*Data provided:*
◆ ◆ ◆ ◆ ◆ ◆ ◆

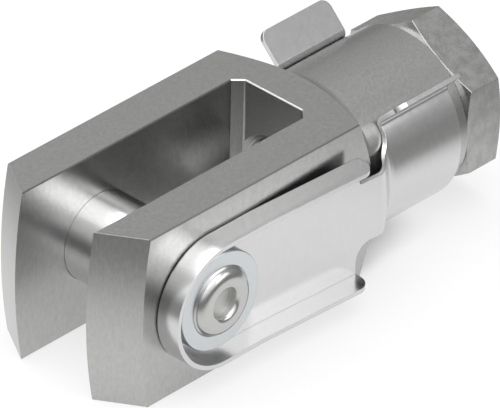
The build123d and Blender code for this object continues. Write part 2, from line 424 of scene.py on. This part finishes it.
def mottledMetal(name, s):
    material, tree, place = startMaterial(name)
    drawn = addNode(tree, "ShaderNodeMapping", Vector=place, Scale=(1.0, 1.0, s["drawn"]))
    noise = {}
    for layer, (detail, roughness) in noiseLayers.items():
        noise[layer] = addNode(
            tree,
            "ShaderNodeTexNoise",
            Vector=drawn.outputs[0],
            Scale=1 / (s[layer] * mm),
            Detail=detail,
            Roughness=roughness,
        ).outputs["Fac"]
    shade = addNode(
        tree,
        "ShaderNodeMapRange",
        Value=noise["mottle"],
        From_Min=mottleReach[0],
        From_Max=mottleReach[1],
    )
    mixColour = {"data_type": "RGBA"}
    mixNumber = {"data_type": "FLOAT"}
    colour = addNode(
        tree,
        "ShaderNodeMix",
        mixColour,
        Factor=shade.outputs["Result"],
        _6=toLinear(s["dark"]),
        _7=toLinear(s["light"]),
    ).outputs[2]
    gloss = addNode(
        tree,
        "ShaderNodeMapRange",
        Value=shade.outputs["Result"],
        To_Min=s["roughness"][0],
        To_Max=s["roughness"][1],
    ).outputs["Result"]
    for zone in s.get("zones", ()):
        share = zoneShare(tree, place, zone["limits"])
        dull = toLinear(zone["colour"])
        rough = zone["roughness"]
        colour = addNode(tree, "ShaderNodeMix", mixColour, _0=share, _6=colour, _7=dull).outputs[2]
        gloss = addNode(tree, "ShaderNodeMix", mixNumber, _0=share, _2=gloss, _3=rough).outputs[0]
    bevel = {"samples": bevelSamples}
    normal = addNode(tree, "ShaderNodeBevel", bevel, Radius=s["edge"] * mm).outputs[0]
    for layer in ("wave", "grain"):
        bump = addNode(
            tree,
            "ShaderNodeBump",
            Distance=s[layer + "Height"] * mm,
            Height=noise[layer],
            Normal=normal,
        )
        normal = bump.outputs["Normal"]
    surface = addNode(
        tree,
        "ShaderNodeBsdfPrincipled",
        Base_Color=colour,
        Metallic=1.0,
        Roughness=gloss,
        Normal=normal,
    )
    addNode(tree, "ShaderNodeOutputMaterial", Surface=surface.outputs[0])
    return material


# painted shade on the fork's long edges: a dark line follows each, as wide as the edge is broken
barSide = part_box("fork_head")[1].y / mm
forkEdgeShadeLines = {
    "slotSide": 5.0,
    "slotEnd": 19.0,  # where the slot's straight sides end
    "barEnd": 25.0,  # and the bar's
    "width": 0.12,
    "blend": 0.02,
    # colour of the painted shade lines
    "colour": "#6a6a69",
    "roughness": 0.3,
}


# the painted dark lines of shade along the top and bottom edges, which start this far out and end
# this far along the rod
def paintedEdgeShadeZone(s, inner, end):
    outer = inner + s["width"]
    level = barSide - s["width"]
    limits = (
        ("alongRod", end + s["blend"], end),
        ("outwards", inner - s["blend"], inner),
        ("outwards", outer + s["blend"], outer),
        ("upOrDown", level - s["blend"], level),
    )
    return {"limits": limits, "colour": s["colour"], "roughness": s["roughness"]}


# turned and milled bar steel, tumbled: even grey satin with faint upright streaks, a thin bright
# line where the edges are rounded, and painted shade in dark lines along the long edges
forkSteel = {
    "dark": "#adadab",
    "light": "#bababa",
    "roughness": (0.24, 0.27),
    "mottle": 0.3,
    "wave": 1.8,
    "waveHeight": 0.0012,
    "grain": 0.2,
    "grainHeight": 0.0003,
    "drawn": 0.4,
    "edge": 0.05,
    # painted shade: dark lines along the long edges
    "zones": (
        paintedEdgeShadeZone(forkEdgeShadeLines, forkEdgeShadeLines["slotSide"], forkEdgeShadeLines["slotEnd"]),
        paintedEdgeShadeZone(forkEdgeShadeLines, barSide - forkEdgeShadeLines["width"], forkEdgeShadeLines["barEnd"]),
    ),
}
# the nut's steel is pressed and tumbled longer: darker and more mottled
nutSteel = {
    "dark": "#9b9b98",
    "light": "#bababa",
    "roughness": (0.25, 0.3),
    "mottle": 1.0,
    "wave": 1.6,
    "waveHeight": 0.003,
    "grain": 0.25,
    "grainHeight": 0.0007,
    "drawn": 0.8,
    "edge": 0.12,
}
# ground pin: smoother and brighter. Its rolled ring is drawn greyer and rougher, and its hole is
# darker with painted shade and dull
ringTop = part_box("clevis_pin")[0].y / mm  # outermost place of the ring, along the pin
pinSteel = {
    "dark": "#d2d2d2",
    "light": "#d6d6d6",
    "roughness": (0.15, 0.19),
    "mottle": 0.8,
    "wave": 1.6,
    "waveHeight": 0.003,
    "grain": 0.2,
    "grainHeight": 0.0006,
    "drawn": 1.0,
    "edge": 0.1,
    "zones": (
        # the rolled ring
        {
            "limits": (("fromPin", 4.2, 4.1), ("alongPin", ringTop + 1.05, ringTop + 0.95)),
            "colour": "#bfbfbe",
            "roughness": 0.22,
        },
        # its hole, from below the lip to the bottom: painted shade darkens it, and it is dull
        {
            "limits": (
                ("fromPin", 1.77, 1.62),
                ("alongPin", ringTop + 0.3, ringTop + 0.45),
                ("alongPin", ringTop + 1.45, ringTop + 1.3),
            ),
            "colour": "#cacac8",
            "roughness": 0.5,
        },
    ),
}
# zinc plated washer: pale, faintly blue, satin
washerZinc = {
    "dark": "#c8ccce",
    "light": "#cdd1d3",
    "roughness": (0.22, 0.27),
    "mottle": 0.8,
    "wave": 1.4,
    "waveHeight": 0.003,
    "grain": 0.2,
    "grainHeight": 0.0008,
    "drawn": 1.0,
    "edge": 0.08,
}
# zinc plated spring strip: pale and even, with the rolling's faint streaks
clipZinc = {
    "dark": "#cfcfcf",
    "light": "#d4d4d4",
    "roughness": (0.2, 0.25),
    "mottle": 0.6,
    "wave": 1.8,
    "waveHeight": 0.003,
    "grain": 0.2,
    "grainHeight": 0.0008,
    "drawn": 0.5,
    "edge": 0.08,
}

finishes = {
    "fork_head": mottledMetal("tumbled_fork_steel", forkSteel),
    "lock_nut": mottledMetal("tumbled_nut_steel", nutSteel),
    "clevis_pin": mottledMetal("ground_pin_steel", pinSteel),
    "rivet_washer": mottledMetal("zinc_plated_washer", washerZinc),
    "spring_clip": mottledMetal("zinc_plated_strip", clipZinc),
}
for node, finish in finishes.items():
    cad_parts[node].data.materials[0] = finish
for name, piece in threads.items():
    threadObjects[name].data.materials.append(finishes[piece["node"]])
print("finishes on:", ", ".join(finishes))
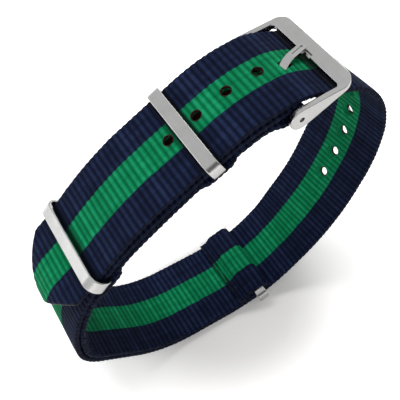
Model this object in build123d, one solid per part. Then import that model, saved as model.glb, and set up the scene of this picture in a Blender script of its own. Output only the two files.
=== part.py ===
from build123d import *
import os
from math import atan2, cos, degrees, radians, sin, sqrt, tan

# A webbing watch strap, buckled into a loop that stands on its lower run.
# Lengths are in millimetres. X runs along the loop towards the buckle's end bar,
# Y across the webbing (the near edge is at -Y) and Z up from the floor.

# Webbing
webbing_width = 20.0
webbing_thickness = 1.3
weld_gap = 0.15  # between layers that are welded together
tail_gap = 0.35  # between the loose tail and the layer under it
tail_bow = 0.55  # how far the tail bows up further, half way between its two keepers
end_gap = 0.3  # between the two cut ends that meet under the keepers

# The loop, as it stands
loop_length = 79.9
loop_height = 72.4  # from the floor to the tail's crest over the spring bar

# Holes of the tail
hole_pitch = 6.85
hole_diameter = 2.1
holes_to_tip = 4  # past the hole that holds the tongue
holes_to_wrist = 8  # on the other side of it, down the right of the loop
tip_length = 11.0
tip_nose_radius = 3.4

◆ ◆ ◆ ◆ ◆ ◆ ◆

*Directions for this task:* Print every record exactly as it was given.

*Response:*
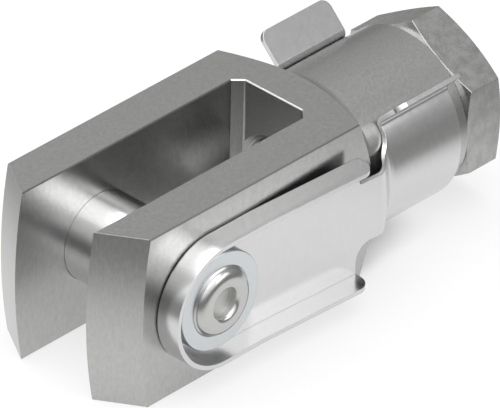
The build123d and Blender code for this object continues. Write part 2, from line 424 of scene.py on. This part finishes it.
def mottledMetal(name, s):
    material, tree, place = startMaterial(name)
    drawn = addNode(tree, "ShaderNodeMapping", Vector=place, Scale=(1.0, 1.0, s["drawn"]))
    noise = {}
    for layer, (detail, roughness) in noiseLayers.items():
        noise[layer] = addNode(
            tree,
            "ShaderNodeTexNoise",
            Vector=drawn.outputs[0],
            Scale=1 / (s[layer] * mm),
            Detail=detail,
            Roughness=roughness,
        ).outputs["Fac"]
    shade = addNode(
        tree,
        "ShaderNodeMapRange",
        Value=noise["mottle"],
        From_Min=mottleReach[0],
        From_Max=mottleReach[1],
    )
    mixColour = {"data_type": "RGBA"}
    mixNumber = {"data_type": "FLOAT"}
    colour = addNode(
        tree,
        "ShaderNodeMix",
        mixColour,
        Factor=shade.outputs["Result"],
        _6=toLinear(s["dark"]),
        _7=toLinear(s["light"]),
    ).outputs[2]
    gloss = addNode(
        tree,
        "ShaderNodeMapRange",
        Value=shade.outputs["Result"],
        To_Min=s["roughness"][0],
        To_Max=s["roughness"][1],
    ).outputs["Result"]
    for zone in s.get("zones", ()):
        share = zoneShare(tree, place, zone["limits"])
        dull = toLinear(zone["colour"])
        rough = zone["roughness"]
        colour = addNode(tree, "ShaderNodeMix", mixColour, _0=share, _6=colour, _7=dull).outputs[2]
        gloss = addNode(tree, "ShaderNodeMix", mixNumber, _0=share, _2=gloss, _3=rough).outputs[0]
    bevel = {"samples": bevelSamples}
    normal = addNode(tree, "ShaderNodeBevel", bevel, Radius=s["edge"] * mm).outputs[0]
    for layer in ("wave", "grain"):
        bump = addNode(
            tree,
            "ShaderNodeBump",
            Distance=s[layer + "Height"] * mm,
            Height=noise[layer],
            Normal=normal,
        )
        normal = bump.outputs["Normal"]
    surface = addNode(
        tree,
        "ShaderNodeBsdfPrincipled",
        Base_Color=colour,
        Metallic=1.0,
        Roughness=gloss,
        Normal=normal,
    )
    addNode(tree, "ShaderNodeOutputMaterial", Surface=surface.outputs[0])
    return material


# painted shade on the fork's long edges: a dark line follows each, as wide as the edge is broken
barSide = part_box("fork_head")[1].y / mm
forkEdgeShadeLines = {
    "slotSide": 5.0,
    "slotEnd": 19.0,  # where the slot's straight sides end
    "barEnd": 25.0,  # and the bar's
    "width": 0.12,
    "blend": 0.02,
    # colour of the painted shade lines
    "colour": "#6a6a69",
    "roughness": 0.3,
}


# the painted dark lines of shade along the top and bottom edges, which start this far out and end
# this far along the rod
def paintedEdgeShadeZone(s, inner, end):
    outer = inner + s["width"]
    level = barSide - s["width"]
    limits = (
        ("alongRod", end + s["blend"], end),
        ("outwards", inner - s["blend"], inner),
        ("outwards", outer + s["blend"], outer),
        ("upOrDown", level - s["blend"], level),
    )
    return {"limits": limits, "colour": s["colour"], "roughness": s["roughness"]}


# turned and milled bar steel, tumbled: even grey satin with faint upright streaks, a thin bright
# line where the edges are rounded, and painted shade in dark lines along the long edges
forkSteel = {
    "dark": "#adadab",
    "light": "#bababa",
    "roughness": (0.24, 0.27),
    "mottle": 0.3,
    "wave": 1.8,
    "waveHeight": 0.0012,
    "grain": 0.2,
    "grainHeight": 0.0003,
    "drawn": 0.4,
    "edge": 0.05,
    # painted shade: dark lines along the long edges
    "zones": (
        paintedEdgeShadeZone(forkEdgeShadeLines, forkEdgeShadeLines["slotSide"], forkEdgeShadeLines["slotEnd"]),
        paintedEdgeShadeZone(forkEdgeShadeLines, barSide - forkEdgeShadeLines["width"], forkEdgeShadeLines["barEnd"]),
    ),
}
# the nut's steel is pressed and tumbled longer: darker and more mottled
nutSteel = {
    "dark": "#9b9b98",
    "light": "#bababa",
    "roughness": (0.25, 0.3),
    "mottle": 1.0,
    "wave": 1.6,
    "waveHeight": 0.003,
    "grain": 0.25,
    "grainHeight": 0.0007,
    "drawn": 0.8,
    "edge": 0.12,
}
# ground pin: smoother and brighter. Its rolled ring is drawn greyer and rougher, and its hole is
# darker with painted shade and dull
ringTop = part_box("clevis_pin")[0].y / mm  # outermost place of the ring, along the pin
pinSteel = {
    "dark": "#d2d2d2",
    "light": "#d6d6d6",
    "roughness": (0.15, 0.19),
    "mottle": 0.8,
    "wave": 1.6,
    "waveHeight": 0.003,
    "grain": 0.2,
    "grainHeight": 0.0006,
    "drawn": 1.0,
    "edge": 0.1,
    "zones": (
        # the rolled ring
        {
            "limits": (("fromPin", 4.2, 4.1), ("alongPin", ringTop + 1.05, ringTop + 0.95)),
            "colour": "#bfbfbe",
            "roughness": 0.22,
        },
        # its hole, from below the lip to the bottom: painted shade darkens it, and it is dull
        {
            "limits": (
                ("fromPin", 1.77, 1.62),
                ("alongPin", ringTop + 0.3, ringTop + 0.45),
                ("alongPin", ringTop + 1.45, ringTop + 1.3),
            ),
            "colour": "#cacac8",
            "roughness": 0.5,
        },
    ),
}
# zinc plated washer: pale, faintly blue, satin
washerZinc = {
    "dark": "#c8ccce",
    "light": "#cdd1d3",
    "roughness": (0.22, 0.27),
    "mottle": 0.8,
    "wave": 1.4,
    "waveHeight": 0.003,
    "grain": 0.2,
    "grainHeight": 0.0008,
    "drawn": 1.0,
    "edge": 0.08,
}
# zinc plated spring strip: pale and even, with the rolling's faint streaks
clipZinc = {
    "dark": "#cfcfcf",
    "light": "#d4d4d4",
    "roughness": (0.2, 0.25),
    "mottle": 0.6,
    "wave": 1.8,
    "waveHeight": 0.003,
    "grain": 0.2,
    "grainHeight": 0.0008,
    "drawn": 0.5,
    "edge": 0.08,
}

finishes = {
    "fork_head": mottledMetal("tumbled_fork_steel", forkSteel),
    "lock_nut": mottledMetal("tumbled_nut_steel", nutSteel),
    "clevis_pin": mottledMetal("ground_pin_steel", pinSteel),
    "rivet_washer": mottledMetal("zinc_plated_washer", washerZinc),
    "spring_clip": mottledMetal("zinc_plated_strip", clipZinc),
}
for node, finish in finishes.items():
    cad_parts[node].data.materials[0] = finish
for name, piece in threads.items():
    threadObjects[name].data.materials.append(finishes[piece["node"]])
print("finishes on:", ", ".join(finishes))
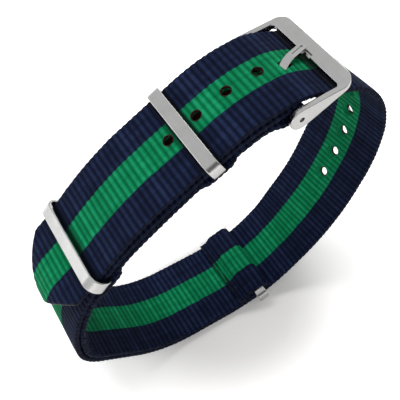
Model this object in build123d, one solid per part. Then import that model, saved as model.glb, and set up the scene of this picture in a Blender script of its own. Output only the two files.
=== part.py ===
from build123d import *
import os
from math import atan2, cos, degrees, radians, sin, sqrt, tan

# A webbing watch strap, buckled into a loop that stands on its lower run.
# Lengths are in millimetres. X runs along the loop towards the buckle's end bar,
# Y across the webbing (the near edge is at -Y) and Z up from the floor.

# Webbing
webbing_width = 20.0
webbing_thickness = 1.3
weld_gap = 0.15  # between layers that are welded together
tail_gap = 0.35  # between the loose tail and the layer under it
tail_bow = 0.55  # how far the tail bows up further, half way between its two keepers
end_gap = 0.3  # between the two cut ends that meet under the keepers

# The loop, as it stands
loop_length = 79.9
loop_height = 72.4  # from the floor to the tail's crest over the spring bar

# Holes of the tail
hole_pitch = 6.85
hole_diameter = 2.1
holes_to_tip = 4  # past the hole that holds the tongue
holes_to_wrist = 8  # on the other side of it, down the right of the loop
tip_length = 11.0
tip_nose_radius = 3.4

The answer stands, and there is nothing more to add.